Aim
Exactly and only the lines from the one containing "# A short electrical" through the one containing "imported = [obj" are to be repeated, both ends included.

━━━ Data extract ━━━

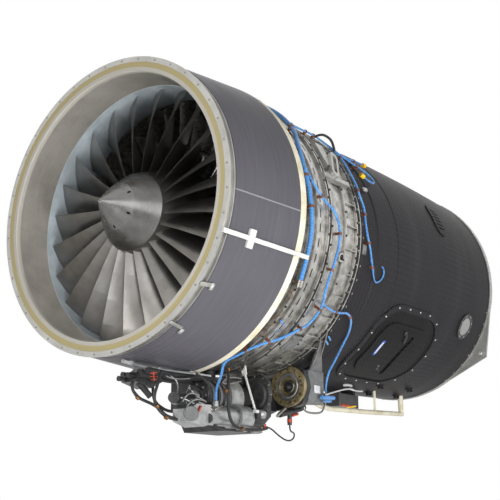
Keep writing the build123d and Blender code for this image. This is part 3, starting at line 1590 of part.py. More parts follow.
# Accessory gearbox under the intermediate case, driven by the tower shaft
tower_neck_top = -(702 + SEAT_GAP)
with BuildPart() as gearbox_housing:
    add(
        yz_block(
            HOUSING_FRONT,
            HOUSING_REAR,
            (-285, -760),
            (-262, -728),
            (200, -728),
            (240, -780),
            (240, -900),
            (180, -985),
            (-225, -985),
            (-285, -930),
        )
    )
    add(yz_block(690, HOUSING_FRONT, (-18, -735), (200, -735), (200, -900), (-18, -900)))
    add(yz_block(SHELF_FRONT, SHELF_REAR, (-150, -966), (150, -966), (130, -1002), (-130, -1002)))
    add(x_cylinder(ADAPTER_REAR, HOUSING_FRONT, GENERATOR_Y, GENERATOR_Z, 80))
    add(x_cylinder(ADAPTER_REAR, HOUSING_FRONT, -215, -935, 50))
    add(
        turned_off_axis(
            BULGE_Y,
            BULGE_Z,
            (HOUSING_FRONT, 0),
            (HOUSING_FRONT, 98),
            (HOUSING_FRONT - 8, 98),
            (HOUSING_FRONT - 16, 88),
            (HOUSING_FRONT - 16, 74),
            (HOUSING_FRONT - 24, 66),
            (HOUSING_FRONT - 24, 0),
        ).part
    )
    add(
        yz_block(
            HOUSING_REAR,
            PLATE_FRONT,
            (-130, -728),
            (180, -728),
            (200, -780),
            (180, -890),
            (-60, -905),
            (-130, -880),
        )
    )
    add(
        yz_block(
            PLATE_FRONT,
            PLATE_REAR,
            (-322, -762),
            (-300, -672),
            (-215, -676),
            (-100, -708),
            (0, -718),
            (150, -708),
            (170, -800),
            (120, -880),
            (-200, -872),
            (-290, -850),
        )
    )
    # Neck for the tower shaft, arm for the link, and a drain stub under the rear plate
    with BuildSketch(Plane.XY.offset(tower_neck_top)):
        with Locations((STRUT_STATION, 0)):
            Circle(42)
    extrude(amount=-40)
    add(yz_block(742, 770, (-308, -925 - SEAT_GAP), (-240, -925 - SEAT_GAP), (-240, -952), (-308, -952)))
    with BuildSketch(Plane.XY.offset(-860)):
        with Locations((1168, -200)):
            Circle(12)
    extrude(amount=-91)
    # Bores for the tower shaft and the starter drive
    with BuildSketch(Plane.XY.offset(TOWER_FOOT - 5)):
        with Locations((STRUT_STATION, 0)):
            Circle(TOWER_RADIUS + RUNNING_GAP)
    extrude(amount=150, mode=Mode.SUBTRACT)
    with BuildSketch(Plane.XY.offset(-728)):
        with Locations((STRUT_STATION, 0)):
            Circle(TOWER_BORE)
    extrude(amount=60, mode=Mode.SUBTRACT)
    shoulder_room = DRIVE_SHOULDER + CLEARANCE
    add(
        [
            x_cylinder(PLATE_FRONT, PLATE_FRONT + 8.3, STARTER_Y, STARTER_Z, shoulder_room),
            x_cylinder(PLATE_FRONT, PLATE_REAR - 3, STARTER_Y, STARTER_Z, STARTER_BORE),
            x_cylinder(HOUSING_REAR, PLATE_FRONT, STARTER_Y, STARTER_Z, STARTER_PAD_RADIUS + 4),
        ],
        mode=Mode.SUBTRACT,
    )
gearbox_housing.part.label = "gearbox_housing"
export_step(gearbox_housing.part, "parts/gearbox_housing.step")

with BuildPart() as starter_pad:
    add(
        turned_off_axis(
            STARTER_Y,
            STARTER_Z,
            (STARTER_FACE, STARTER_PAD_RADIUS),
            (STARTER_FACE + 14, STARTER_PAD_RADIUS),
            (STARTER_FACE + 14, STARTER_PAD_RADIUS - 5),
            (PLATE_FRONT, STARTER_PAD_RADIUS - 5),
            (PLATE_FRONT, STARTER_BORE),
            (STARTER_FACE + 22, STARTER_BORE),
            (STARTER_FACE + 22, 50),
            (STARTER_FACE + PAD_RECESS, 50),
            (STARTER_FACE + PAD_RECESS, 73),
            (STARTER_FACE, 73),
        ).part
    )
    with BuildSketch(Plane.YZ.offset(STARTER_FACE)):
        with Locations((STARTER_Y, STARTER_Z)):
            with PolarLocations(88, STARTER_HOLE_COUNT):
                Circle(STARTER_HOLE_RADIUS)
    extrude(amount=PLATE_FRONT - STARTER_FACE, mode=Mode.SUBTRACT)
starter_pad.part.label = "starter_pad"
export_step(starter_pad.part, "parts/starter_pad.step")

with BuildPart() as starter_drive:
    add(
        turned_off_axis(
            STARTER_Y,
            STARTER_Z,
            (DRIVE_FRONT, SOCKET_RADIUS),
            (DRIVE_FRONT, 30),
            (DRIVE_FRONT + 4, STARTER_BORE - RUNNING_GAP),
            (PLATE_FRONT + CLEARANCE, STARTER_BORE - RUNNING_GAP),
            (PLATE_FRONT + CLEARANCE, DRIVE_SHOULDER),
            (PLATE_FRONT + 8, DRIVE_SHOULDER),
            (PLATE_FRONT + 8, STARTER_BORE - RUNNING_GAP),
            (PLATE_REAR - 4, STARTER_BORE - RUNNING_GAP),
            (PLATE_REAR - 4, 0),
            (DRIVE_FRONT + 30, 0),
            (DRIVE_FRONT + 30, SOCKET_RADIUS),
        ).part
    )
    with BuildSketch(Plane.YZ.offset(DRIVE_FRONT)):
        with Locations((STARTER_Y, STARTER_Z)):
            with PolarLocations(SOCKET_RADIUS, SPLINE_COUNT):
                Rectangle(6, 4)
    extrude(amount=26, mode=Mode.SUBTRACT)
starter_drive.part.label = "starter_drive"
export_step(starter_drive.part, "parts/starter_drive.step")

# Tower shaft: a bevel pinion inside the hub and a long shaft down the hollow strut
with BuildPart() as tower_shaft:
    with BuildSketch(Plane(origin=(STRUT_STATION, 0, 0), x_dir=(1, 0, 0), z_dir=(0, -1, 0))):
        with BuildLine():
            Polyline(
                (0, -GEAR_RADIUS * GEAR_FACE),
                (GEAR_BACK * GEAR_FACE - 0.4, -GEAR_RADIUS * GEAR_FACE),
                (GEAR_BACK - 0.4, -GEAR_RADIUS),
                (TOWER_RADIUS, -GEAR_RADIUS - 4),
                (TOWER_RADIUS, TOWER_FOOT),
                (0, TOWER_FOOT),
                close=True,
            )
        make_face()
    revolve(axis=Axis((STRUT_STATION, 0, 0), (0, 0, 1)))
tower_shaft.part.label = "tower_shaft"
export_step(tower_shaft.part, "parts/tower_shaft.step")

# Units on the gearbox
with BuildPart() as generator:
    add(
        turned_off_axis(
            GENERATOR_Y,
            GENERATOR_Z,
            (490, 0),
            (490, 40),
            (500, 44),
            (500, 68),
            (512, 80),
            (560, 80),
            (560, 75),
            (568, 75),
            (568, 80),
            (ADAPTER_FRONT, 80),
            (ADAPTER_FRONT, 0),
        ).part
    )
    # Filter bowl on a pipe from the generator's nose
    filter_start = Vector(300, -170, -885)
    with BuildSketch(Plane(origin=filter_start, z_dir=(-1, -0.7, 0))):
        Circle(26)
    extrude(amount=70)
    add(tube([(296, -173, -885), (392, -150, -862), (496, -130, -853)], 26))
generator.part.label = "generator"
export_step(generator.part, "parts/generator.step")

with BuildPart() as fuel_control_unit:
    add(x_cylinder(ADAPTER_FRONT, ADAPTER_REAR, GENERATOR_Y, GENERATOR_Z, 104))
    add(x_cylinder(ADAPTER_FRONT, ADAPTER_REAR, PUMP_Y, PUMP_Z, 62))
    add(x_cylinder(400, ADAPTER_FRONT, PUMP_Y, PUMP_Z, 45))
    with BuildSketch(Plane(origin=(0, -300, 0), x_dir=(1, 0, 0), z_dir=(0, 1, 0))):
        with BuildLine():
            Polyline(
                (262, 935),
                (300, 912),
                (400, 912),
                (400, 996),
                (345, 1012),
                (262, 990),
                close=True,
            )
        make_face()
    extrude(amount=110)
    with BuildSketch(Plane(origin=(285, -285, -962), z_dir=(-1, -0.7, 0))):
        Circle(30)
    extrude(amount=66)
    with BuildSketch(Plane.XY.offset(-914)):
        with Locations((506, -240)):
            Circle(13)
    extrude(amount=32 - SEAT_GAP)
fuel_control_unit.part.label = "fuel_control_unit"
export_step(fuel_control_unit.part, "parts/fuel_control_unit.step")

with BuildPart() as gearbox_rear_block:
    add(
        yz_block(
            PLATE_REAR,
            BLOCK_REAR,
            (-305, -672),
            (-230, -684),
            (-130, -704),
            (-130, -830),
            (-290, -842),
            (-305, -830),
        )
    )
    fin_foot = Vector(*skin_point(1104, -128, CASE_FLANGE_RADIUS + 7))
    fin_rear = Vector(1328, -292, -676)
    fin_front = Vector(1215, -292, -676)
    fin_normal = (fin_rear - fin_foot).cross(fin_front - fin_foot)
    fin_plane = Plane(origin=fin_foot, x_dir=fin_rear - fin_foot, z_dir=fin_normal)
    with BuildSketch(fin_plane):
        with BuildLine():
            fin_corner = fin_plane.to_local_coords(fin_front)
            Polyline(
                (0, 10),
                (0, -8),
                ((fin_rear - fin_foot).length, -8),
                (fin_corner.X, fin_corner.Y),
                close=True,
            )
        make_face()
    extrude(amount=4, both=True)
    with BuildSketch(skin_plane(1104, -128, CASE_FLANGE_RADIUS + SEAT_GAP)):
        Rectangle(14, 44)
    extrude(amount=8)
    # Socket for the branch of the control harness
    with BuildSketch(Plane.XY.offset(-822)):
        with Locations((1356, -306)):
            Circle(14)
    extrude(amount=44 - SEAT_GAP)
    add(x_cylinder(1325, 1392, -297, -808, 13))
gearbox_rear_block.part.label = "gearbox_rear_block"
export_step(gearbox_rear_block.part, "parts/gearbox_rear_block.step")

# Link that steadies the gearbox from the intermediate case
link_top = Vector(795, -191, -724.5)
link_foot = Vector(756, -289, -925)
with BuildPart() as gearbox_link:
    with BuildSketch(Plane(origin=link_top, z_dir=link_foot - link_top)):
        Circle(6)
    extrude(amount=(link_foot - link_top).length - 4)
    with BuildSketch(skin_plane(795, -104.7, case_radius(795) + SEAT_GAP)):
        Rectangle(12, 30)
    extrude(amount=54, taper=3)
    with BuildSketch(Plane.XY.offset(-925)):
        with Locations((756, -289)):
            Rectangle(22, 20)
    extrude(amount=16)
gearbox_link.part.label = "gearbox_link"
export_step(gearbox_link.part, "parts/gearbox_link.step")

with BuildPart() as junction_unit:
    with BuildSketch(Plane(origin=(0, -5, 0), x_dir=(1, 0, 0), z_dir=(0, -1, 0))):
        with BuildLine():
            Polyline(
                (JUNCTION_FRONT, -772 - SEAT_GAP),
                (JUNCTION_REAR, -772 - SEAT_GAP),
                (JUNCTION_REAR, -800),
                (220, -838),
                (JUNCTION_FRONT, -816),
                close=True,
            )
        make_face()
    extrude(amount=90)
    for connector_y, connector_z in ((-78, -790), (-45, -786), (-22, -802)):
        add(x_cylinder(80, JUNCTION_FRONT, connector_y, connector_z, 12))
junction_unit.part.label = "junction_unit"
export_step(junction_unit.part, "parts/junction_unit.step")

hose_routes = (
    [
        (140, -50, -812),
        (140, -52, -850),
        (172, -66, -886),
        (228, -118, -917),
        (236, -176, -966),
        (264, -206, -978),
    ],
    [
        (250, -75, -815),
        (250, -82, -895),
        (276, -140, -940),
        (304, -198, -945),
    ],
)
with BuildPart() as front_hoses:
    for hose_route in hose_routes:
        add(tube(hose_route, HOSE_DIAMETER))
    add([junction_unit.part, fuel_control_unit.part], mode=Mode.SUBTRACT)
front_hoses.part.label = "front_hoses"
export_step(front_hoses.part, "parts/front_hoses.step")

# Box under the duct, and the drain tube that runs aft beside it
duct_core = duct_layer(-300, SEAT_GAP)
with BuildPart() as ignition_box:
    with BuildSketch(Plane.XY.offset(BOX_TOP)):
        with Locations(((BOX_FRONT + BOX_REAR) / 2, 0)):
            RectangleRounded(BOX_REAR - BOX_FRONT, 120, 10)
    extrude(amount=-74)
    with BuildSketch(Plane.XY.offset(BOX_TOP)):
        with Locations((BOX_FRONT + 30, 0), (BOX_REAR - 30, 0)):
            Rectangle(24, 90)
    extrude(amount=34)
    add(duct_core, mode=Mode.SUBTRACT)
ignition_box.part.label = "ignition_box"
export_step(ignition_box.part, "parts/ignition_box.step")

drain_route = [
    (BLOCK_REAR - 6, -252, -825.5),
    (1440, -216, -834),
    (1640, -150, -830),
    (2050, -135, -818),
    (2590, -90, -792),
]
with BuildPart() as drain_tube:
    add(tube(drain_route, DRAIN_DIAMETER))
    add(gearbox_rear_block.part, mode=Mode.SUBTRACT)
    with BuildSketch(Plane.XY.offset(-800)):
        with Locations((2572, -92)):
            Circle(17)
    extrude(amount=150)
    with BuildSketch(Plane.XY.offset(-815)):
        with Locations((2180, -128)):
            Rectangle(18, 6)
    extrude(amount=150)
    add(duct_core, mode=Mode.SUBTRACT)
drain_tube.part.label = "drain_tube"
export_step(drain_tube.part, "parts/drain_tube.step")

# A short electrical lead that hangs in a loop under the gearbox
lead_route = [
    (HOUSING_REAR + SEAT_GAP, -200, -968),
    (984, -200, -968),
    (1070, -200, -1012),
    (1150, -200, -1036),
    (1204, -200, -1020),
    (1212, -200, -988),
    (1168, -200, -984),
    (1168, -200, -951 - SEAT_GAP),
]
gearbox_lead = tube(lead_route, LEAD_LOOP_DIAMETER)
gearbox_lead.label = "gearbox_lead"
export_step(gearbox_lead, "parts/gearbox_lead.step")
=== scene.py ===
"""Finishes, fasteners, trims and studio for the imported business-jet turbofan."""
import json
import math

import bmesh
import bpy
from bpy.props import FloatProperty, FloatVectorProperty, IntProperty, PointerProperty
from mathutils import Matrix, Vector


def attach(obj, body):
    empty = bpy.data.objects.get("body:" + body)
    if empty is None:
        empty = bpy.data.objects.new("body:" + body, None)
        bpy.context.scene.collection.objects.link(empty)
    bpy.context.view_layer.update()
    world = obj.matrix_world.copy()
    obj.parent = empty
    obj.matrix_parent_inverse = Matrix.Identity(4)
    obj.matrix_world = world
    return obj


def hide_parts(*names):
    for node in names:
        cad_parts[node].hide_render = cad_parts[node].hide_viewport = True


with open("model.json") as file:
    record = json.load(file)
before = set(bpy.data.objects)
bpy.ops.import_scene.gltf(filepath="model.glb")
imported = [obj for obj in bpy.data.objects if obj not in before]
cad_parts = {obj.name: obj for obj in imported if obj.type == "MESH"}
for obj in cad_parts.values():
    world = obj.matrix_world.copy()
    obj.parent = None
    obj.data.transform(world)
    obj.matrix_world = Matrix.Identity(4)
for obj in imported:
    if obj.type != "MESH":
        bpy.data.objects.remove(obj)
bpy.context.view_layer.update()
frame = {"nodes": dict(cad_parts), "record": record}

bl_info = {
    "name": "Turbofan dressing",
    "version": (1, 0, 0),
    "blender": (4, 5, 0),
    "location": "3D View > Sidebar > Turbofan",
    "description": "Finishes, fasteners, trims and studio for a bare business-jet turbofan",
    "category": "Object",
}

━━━

Full response
# A short electrical lead that hangs in a loop under the gearbox
lead_route = [
    (HOUSING_REAR + SEAT_GAP, -200, -968),
    (984, -200, -968),
    (1070, -200, -1012),
    (1150, -200, -1036),
    (1204, -200, -1020),
    (1212, -200, -988),
    (1168, -200, -984),
    (1168, -200, -951 - SEAT_GAP),
]
gearbox_lead = tube(lead_route, LEAD_LOOP_DIAMETER)
gearbox_lead.label = "gearbox_lead"
export_step(gearbox_lead, "parts/gearbox_lead.step")
=== scene.py ===
"""Finishes, fasteners, trims and studio for the imported business-jet turbofan."""
import json
import math

import bmesh
import bpy
from bpy.props import FloatProperty, FloatVectorProperty, IntProperty, PointerProperty
from mathutils import Matrix, Vector


def attach(obj, body):
    empty = bpy.data.objects.get("body:" + body)
    if empty is None:
        empty = bpy.data.objects.new("body:" + body, None)
        bpy.context.scene.collection.objects.link(empty)
    bpy.context.view_layer.update()
    world = obj.matrix_world.copy()
    obj.parent = empty
    obj.matrix_parent_inverse = Matrix.Identity(4)
    obj.matrix_world = world
    return obj


def hide_parts(*names):
    for node in names:
        cad_parts[node].hide_render = cad_parts[node].hide_viewport = True


with open("model.json") as file:
    record = json.load(file)
before = set(bpy.data.objects)
bpy.ops.import_scene.gltf(filepath="model.glb")
imported = [obj for obj in bpy.data.objects if obj not in before]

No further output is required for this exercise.